Research-wise, what are you working on next?

I am currently signed up for contributions to five book projects, including joint editorship of a volume that incorporates a range of writings on the topic of feminist intersectionality that will be translated into Japanese. I am also contributing a military perspective to an edited volume on masculinities, and drafting an introductory gender studies textbook. I will have one chapter on military and gender in an upcoming volume on globalization and feminism edited by two pioneering feminist sociologists Ueno Chizuko and Ehara Yumiko, which will be co-authored with a graduate student. And finally, I will jointly author a second journal article with another PhD candidate.
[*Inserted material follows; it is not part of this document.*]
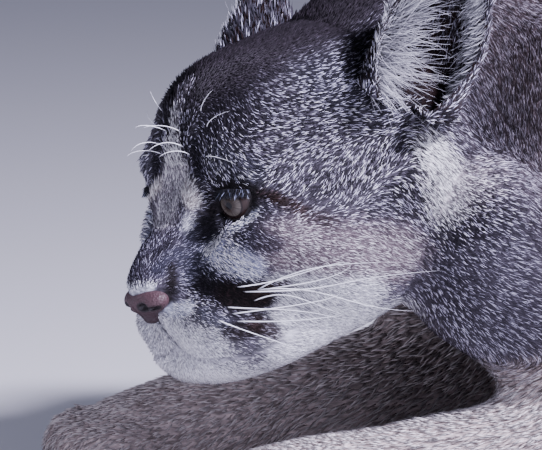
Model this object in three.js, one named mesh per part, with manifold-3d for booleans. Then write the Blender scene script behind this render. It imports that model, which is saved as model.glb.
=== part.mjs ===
// A life-size cougar at rest: it lies on its belly with its forelegs out in front, its hind legs
// folded at its sides and its tail laid round its left flank. The head is held low, a little to the
// animal's left. Millimetres, +Z up. The animal faces -X and its left side faces -Y.
import * as THREE from 'three';
import { LoftGeometry } from 'three/addons/geometries/LoftGeometry.js';
import { mergeVertices } from 'three/addons/utils/BufferGeometryUtils.js';
import Module from 'manifold-3d';

const wasm = await Module();
wasm.setup();

// Driving sizes
const GAP = 0.3;
const LEFT = -1;
const RIGHT = 1;
const EYE_RADIUS = 12.5;
const EYE_CENTRE = [-8, 30, -1];
const HEAD_ORIGIN = [-235, -65, 175];
const HEAD_TURN = 197;
const HEAD_NOD = 12.4;
const HEAD_TILT = 5.4;
const EAR_HEIGHT = 86;
const EAR_WIDTH = 26;
const EAR_WALL = 4.5;
const CHEST_AT = 210;
const HIPS_AT = 508;

// Torso: a smooth line through stations of x, y, z, half width and half height.
const TORSO = [
  [-40, 0, 180, 84, 106],
  [30, 0, 172, 108, 148],
  [140, 0, 156, 118, 160],
  [280, 0, 147, 124, 152],
  [410, 0, 138, 122, 142],
  [520, 0, 138, 116, 138],
  [620, 0, 146, 106, 124],
  [690, 0, 148, 80, 88],
];
const NECK = [
  [-150, -38, 204, 62, 62],
  [-90, -22, 222, 76, 76],
  [-20, -6, 226, 90, 92],
  [60, 0, 208, 100, 104],
];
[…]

I am delighted to support my students like this. They will undoubtedly become the next generation of promising gender researchers.

Important to mention last, though, is the upcoming translation of The conundrum of the female soldiers, which I hope will be well received among English readers! It is my sincere hope that an international readership for the book will mean its insights can further the field of women and militarism that Cynthia Enloe was largely responsible for creating.